What should I check before buying in the British Properties?

Key due diligence items specific to this area: (1) Sewer connection — confirm the property is connected to municipal sewer, not on a private septic system; (2) View covenant — check title for any registered view protection (or absence of it, which means neighbour tree growth can affect the view); (3) Environmental and slope covenants — some parcels have development restrictions from natural boundary rules or slope setbacks; (4) Permit history — request a building permit history from the District of West Vancouver to identify unpermitted renovations in older homes; (5) Catchment confirmation — verify your specific address's SD45 school catchment directly with the district; (6) Tax obligations — the Additional School Tax (1% over $3M assessed, 2% over $4M) and Speculation and Vacancy Tax are relevant at this price tier; get tax advice before purchase.

Should I buy in the British Properties or Ambleside?

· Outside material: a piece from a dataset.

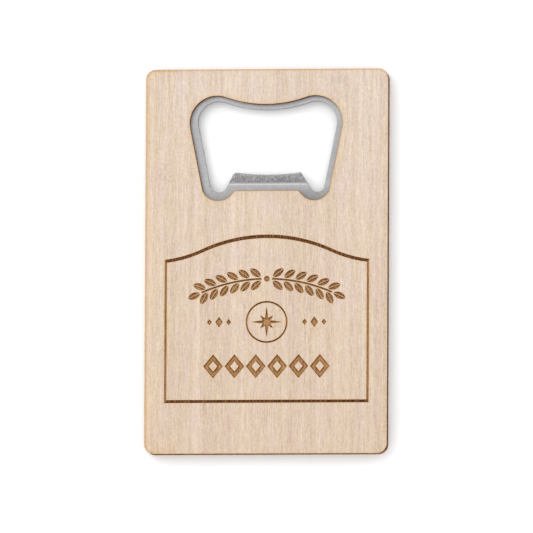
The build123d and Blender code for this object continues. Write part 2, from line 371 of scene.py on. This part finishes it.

These neighbourhoods serve very different buyers. Ambleside is West Vancouver's most accessible and walkable neighbourhood — dominated by 1960s–1980s concrete highrise condos, with strong commute access via Lions Gate, everyday retail within walking distance, and a price floor around $600K for a one-bedroom condo. The British Properties is a car-dependent estate-residential neighbourhood of large-lot detached homes, starting around $2.5M–$3.5M for entry-level product. The typical British Properties buyer is choosing for: a detached home with significant lot size, the school district (SD45), panoramic views, and privacy. The typical Ambleside buyer is choosing for: condo affordability within WV, walkability, and the shortest WV commute. If your priority is a detached family home and SD45, the British Properties is almost certainly your area. If your priority is entering the WV market at a lower price point in a walkable setting, Ambleside is the right starting point.